Last month, however, news about lavender inhalation being effective for treating anxiety was published in the mainstream press. The stories weren’t about persons being able to be put at peace after a rough day of work and traffic by burning lavender incense and playing R. Carlos Nakai and gazing at a lava lamp. The authors were claiming that someone suffering a known psychiatric disorder could be cured by sniffing a Mediterranean herb.
As a skeptic blogger and anxiety sufferer, the pseudonymous Gid M-K took note of these assertions. While the suffering part of him hoped it was true, the epidemiologist and skeptic side of him knew to approach the news cautiously. And when he examined the research, he learned the study merely compared caged mice who had been exposed to linalool for 30 minutes with those who had not.

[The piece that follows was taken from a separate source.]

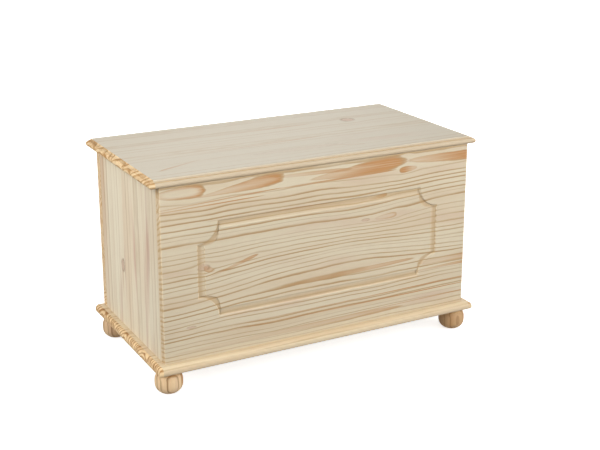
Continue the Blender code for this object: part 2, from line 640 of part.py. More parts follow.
# ------------------------------------------------------------------ stay
def build_stay(materials, lid_axis):
    """The slotted arm, its bracket and rivet on the lid, and the shouldered stud in the right panel."""
    steel = materials["steel"]
    bracket = bmesh.new()
    top = LID_BOTTOM - GAP - PIVOT_Z
    under = top - BRACKET_THICKNESS
    drop = -BRACKET_BELOW_PIVOT
    flange = EAR_OUTER - BRACKET_FLANGE
    section = [
        (flange, top),
        (EAR_OUTER, top),
        (EAR_OUTER, drop),
        (EAR_INNER, drop),
        (EAR_INNER, under),
        (flange, under),
    ]
    ends = [[bracket.verts.new((x - EAR_INNER, y, z)) for x, z in section]
            for y in (-BRACKET_LENGTH / 2, BRACKET_LENGTH / 2)]
    bridge(bracket, ends, closed=False)
    place = Matrix.Translation((EAR_INNER, PIVOT_Y, PIVOT_Z))
    add_object("stay_bracket", bracket, steel, place, lid_axis)
    for number, along in enumerate((-BRACKET_SCREW_SPACING / 2, BRACKET_SCREW_SPACING / 2), start=1):
        x = (flange + EAR_INNER) / 2
        place = (x, PIVOT_Y + along, PIVOT_Z + under)
        through = ("stay_bracket", "lid_board")
        drive_screw(f"stay_bracket_screw_{number}", BRACKET_SCREW, place, (0, 0, -1), steel, through, lid_axis)

    pivot = (ARM_INNER, PIVOT_Y, PIVOT_Z)
    stay_axis = add_axis("stay_axis", pivot, lid_axis)
    slot_start = STAY_CLOSED_SPAN - STAY_SLOT_END
    slot_end = STAY_OPEN_SPAN + STAY_SLOT_END
    arm = bmesh.new()
    outline = rounded_bar(-STAY_WIDTH / 2, slot_end + STUD_PIN_RADIUS + STAY_END, STAY_WIDTH / 2)
    extrude_outline(arm, outline, 0.0, STAY_THICKNESS)
    turn = Matrix.Rotation(STAY_TILT, 4, "X")
    add_object("stay_arm", arm, steel, Matrix.Translation(pivot) @ turn, stay_axis, smooth=True)
    slot_radius = STUD_PIN_RADIUS + STAY_SLOT_CLEARANCE
    slot = rounded_bar(slot_start - slot_radius, slot_end + slot_radius, slot_radius)
    cut = Matrix.Translation(pivot) @ turn
    extrude_outline(cutters["stay_arm", "hole"], slot, -PROUD, STAY_THICKNESS + PROUD, cut)

    rivet = bmesh.new()
    inner, outer = EAR_INNER - GAP - ARM_INNER, STAY_THICKNESS + GAP
    outline = [
        (0.0, inner - RIVET_HEAD),
        (RIVET_HEAD_RADIUS, inner - RIVET_HEAD),
        (RIVET_HEAD_RADIUS, inner),
        (RIVET_RADIUS, inner),
        (RIVET_RADIUS, outer),
        (RIVET_HEAD_RADIUS, outer),
        (RIVET_HEAD_RADIUS, outer + RIVET_HEAD),
        (0.0, outer + RIVET_HEAD),
    ]
    add_turned(rivet, outline)
    along_x = facing(pivot, (1, 0, 0))
    add_object("stay_rivet", rivet, steel, along_x, lid_axis, smooth=True)
    for piece in ("stay_bracket", "stay_arm"):
        hole = rod(RIVET_RADIUS + GAP, inner - PROUD, outer + PROUD)
        add_turned(cutters[piece, "hole"], hole, along_x)

    stud = bmesh.new()
    neck, collar = -SLIP, STAY_THICKNESS + SLIP
    wall = INNER_SIDE - ARM_INNER
    tip = wall + SIDE_THICKNESS - STUD_PIN_COVER
    outline = [
        (0.0, neck - STUD_PIN_HEAD),
        (STUD_PIN_HEAD_RADIUS, neck - STUD_PIN_HEAD),
        (STUD_PIN_HEAD_RADIUS, neck),
        (STUD_PIN_RADIUS, neck),
        (STUD_PIN_RADIUS, collar),
        (STUD_PIN_COLLAR_RADIUS, collar),
        (STUD_PIN_COLLAR_RADIUS, wall - GAP),
        (STUD_PIN_SHANK_RADIUS, wall - GAP),
        (STUD_PIN_SHANK_RADIUS, tip),
        (0.0, tip),
    ]
    add_turned(stud, outline)
    along_x = facing((ARM_INNER, STUD_Y, STUD_Z), (1, 0, 0))
    add_object("stay_stud", stud, steel, along_x, smooth=True)
    hole = rod(STUD_PIN_SHANK_RADIUS + GAP, wall - PROUD, tip + GAP)
    add_turned(cutters["right_panel", "hole"], hole, along_x)


def rounded_bar(start, end, radius):
    """A bar's outline with round ends, hanging down from start to end, as (y, z)."""
    first = [(radius * math.cos(math.pi * i / ARC_STEPS), radius * math.sin(math.pi * i / ARC_STEPS))
             for i in range(ARC_STEPS + 1)]
    upper = [(y, -start - radius + z) for y, z in first]
    lower = [(-y, -end + radius - z) for y, z in first]
    return upper + lower


def extrude_outline(bm, outline, low, high, matrix=None):
    """A flat bar of this outline between two planes across local X."""
    loops = [[bm.verts.new((x, y, z)) for y, z in outline] for x in (low, high)]
    bridge(bm, loops, closed=False)
    if matrix is not None:
        bmesh.ops.transform(bm, matrix=matrix, verts=[v for loop in loops for v in loop])


def main():
    clear_scene()
    materials = {name: make_material(name) for name in FINISHES}
    lid_axis = add_axis("lid_axis", (0, HINGE_Y, HINGE_Z))
    build_carcass(materials)
    build_base(materials)
    build_feet(materials)
    build_joinery(materials)
    build_lid(materials, lid_axis)
    build_hinges(materials, lid_axis)
    build_stay(materials, lid_axis)
    cut_everything()


main()
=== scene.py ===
"""A pine toy box: a moulded lid on brass hinges, a routed front, a moulded base and four ball feet."""

import json
import math
from collections import namedtuple

import bmesh
import bpy
from mathutils import Matrix, Vector


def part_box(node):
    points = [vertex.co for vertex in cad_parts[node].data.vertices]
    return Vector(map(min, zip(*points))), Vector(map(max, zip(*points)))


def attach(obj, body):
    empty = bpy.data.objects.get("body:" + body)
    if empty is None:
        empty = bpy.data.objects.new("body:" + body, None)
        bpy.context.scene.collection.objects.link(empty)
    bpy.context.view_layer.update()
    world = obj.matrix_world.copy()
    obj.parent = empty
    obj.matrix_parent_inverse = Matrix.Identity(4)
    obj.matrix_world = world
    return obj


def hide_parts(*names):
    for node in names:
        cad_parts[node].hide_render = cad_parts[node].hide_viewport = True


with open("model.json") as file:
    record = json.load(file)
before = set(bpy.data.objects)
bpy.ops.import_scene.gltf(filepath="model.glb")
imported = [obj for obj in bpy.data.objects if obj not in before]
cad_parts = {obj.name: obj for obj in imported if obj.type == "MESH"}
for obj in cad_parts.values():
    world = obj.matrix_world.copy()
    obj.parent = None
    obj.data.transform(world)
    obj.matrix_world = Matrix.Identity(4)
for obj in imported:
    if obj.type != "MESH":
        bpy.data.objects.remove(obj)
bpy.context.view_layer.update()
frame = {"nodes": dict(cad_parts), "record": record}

bl_info = {
    "name": "Pine toy box",
    "version": (1, 0, 0),
    "blender": (4, 5, 0),
    "location": "3D View > Sidebar > Toy box",
    "description": "Makes the boards, feet, ironwork and finishes of a pine toy box",
    "category": "Add Mesh",
}

WOOD_GAP = 0.0003  # between a hole or mortise and the metal in it
SHARP = math.radians(32)  # edges that turn more than this stay crisp
BARREL_ROOM = 0.0037  # radius of the hollow that the lid leaves for a hinge's barrel
BARREL_END_ROOM = 0.0008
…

The study’s authors found that, following this exposure, the rodents performed slightly better when measured for some aspects of anxiety. But that is a light year away from lavender aroma curing the disorder in humans. It was one study with a small sample size, rodent studies seldom translate into human successes, and the research did not involve lavender.
Gid M-K noted that lavender contains hundreds of chemicals, one of which is linalool. Linalool is also found in many more substances, including cinnamon, cannabis, and a majority of cleaning supplies. Huffing Mr. Clean won’t wipe out heightened levels of unease, dread, and worry, and neither will sniffing lavender bath pearls. In fact, M-K cited a systemic review of nearly 50 studies which all found aromatherapy to be of no medicinal value.

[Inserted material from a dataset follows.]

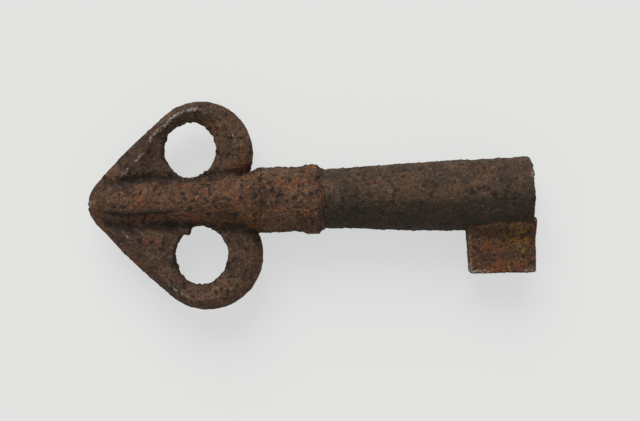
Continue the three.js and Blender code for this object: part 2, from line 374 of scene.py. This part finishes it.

There’s also the issue of mice traits probably not transferring to humans. M-K wrote, “Even if you could extrapolate this study to people — and you can’t — the treatment was a half-hour exposure while locked in a cage saturated with the chemical. Imagine trying to replace anxiety medication with popping off into a dark cell every few hours to sit in silence while being sprayed with perfume. It’s not exactly a realistic treatment.”
Yet this was lauded by outlets like the Daily Mail as a breakthrough treatment via the extraordinary power of olfactory sensors. Sadly, we often see one-sided shoddy journalism like this in publications that don’t specialize in science.

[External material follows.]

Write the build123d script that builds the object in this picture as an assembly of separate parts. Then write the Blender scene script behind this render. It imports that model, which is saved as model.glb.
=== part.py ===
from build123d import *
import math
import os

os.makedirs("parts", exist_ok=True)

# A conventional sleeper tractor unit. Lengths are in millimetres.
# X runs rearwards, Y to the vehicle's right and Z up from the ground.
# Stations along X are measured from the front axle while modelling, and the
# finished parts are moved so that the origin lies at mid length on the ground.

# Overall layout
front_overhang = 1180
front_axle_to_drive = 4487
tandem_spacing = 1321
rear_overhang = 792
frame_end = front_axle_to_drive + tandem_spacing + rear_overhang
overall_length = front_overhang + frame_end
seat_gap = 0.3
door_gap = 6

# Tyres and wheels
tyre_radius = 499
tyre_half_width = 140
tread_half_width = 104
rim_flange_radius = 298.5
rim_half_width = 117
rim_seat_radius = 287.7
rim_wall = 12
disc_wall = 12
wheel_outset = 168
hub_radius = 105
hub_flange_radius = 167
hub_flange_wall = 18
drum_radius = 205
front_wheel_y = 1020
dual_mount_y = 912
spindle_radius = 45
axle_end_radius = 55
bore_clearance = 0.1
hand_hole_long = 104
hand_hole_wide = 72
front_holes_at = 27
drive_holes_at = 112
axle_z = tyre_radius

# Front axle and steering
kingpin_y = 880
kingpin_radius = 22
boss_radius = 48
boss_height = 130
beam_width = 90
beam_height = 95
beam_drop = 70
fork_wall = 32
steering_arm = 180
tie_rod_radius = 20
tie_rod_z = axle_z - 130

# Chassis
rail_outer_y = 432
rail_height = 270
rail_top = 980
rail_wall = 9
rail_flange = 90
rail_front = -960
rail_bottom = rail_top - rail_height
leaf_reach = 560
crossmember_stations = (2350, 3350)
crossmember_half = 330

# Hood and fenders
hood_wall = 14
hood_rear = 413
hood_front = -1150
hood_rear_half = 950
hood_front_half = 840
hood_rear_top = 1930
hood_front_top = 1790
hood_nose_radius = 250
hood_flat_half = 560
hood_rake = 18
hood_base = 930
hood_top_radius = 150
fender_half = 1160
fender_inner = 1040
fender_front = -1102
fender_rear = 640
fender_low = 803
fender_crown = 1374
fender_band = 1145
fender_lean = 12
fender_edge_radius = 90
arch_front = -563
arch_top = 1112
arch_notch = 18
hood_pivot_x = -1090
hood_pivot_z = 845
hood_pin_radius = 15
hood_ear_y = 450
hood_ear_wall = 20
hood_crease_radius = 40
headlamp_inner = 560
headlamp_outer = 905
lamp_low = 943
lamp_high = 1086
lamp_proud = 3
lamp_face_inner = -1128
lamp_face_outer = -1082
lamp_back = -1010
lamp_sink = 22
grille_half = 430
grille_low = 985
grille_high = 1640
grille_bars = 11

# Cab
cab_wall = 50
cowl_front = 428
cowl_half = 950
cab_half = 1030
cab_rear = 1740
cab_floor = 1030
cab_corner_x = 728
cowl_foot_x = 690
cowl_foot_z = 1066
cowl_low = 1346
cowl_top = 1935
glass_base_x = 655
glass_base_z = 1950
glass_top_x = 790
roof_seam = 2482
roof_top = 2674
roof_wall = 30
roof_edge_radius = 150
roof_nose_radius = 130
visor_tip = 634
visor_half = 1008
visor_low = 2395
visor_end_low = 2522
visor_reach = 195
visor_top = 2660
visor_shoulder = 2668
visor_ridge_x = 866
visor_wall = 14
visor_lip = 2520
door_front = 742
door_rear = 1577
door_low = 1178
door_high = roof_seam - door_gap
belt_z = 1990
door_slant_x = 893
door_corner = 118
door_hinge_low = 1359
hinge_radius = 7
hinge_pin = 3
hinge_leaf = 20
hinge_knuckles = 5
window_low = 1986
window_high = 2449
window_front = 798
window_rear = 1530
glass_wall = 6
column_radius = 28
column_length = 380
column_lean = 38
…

Over the past year in Moline, the Dispatch-Argus has written flattering, uncritical articles about healing oils, ghost hunts, and psychic awareness. I have written letters to the editor when this has happened and the dismissive missives been published. I have also noted to myself that I should offer the paper my services as an amateur but seasoned skeptic when the next psychic and paranormal fair rolls around – an event the newspaper covers with an annual fluff piece. Let me now make a public declaration that prior to next year’s fair, I WILL contact the Dispatch-Argus and offer to provide another viewpoint. And I’ll be in especially good shape if next year’s fair has an aromatherapy booth.
Are you taking about “actual” Essential Oils OR fake man-made scents?
They may NOT be a cure-all or even a cure-some… BUT I will continue to take my chances with (at least) some Essentials.
About half of medicines have a plant base so the idea that a herb or perennial may contain an active ingredient that has curative or recuperative properties is valid.
My problem with the essential oil industry is that it bypasses double blind studies in lieu of anecdotes. Someone had to be the first person to realize that their body pains got better when they consumed willow bark. Over time, scientists were able to isolate and extract the willow bark active ingredient that was responsible for this pain relief, then put in the right dosage into a pill or liquid. Double blind studies confirmed that it worked.
So if notices that jasmine seems to makes their eczema flare ups less intense, that is the first step in the Scientific Method: Observation. But too many essential oil enthusiast consider one anecdote to be evidence and proclamations such as “Jasmine will take care of eczema” are passed around as holy writ.
One other problem. Many of these oils do contain active ingredients but the right amount to use hasn’t been determined, which means an overdose is possible – probably not fatal one, but unpleasant enough.